Jarvis Pierre appeals the 348-month sentence the district court imposed on resentencing. We previously affirmed Pierre's convictions for multiple drug and gun offenses. However, we concluded the district court improperly applied the armed career criminal enhancement and vacated his sentence. On remand, the district court imposed the same total sentence under a new Sentencing Guidelines range. For the reasons set forth below, we AFFIRM.

I. Background

Pierre's convictions stem from two traffic stops in 2018, during which police recovered drugs and multiple guns from his vehicle. A grand jury subsequently indicted him for two counts of possession of a firearm and ammunition by a convicted felon in violation of 18 U.S.C. § 922(g)(1) ("Counts 1 and 2"), and one count of possession of a firearm in furtherance of a drug trafficking crime, in violation of 18 U.S.C. § 924(c) ("Count 3"). A jury convicted him on all counts.

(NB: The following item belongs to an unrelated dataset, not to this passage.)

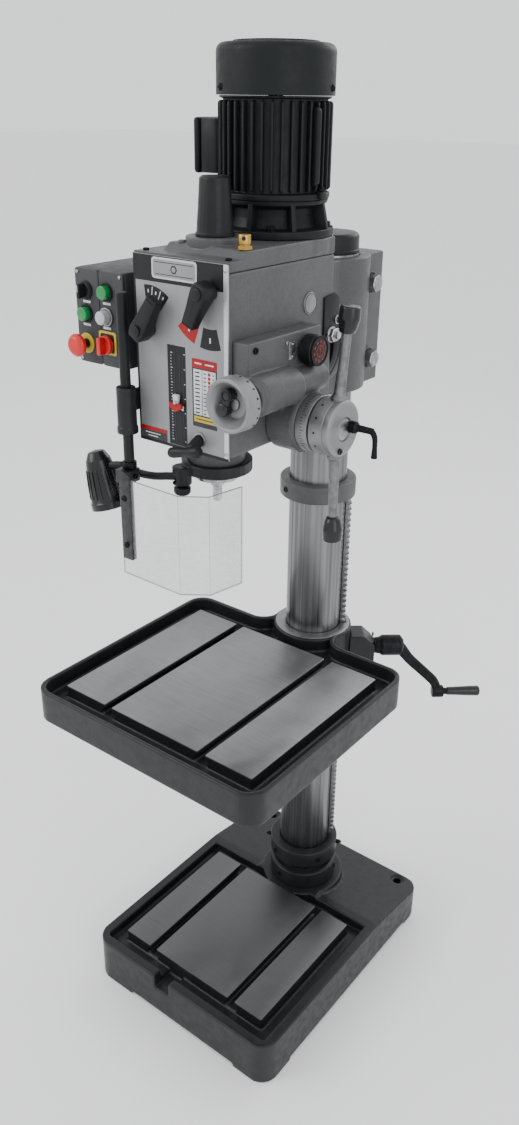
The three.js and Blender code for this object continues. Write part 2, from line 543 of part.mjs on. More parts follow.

The presentence report ("PSR") identified Pierre as an armed career criminal under 18 U.S.C. § 924(e) because of his previous convictions for serious drug offenses and a crime of violence. With a total offense level of 34 and criminal history category of VI, the PSR calculated a Guidelines range of 262-327 months for Counts 1 and 2, and 60 months (the statutory minimum) for Count 3. At sentencing the Government argued that even if the armed career criminal enhancement did not apply, the total Guidelines range would still be appropriate because Count 3 allowed for a maximum of life in prison. The district court ultimately sentenced Pierre to 288 months for Counts 1 and 2, and 60 months for Count 3, the latter to run consecutively as required by statute. The court noted that "even if [it] miscalculated the guideline range, [it] nonetheless would order the defendant to serve the same sentence pursuant to 18 U.S.C. [§] 3553(a)."

On appeal, we affirmed Pierre's convictions. United States v. Pierre (Pierre I), No. 22-30086, 2023 WL 2586314, at *3 (5th Cir. Mar. 21, 2023) (per curiam). However, based on an intervening case[1] from our court, we held that "Pierre was improperly designated as an armed career criminal because his conviction for aggravated assault with a firearm does not qualify as a violent felony." Pierre I, 2023 WL 2586314, at *3. Without the enhancement, the statutory maximum for Counts 1 and 2 was 120 months each. For that reason, we held: "Because Pierre's concurrent 288-month prison terms for his § 922(g) offenses exceed the statutory maximum, they must be vacated." Id. However, we placed no limit on the resentencing. Instead, we said: "Pierre's convictions are AFFIRMED, the sentence is VACATED, and the case is REMANDED for resentencing." Id.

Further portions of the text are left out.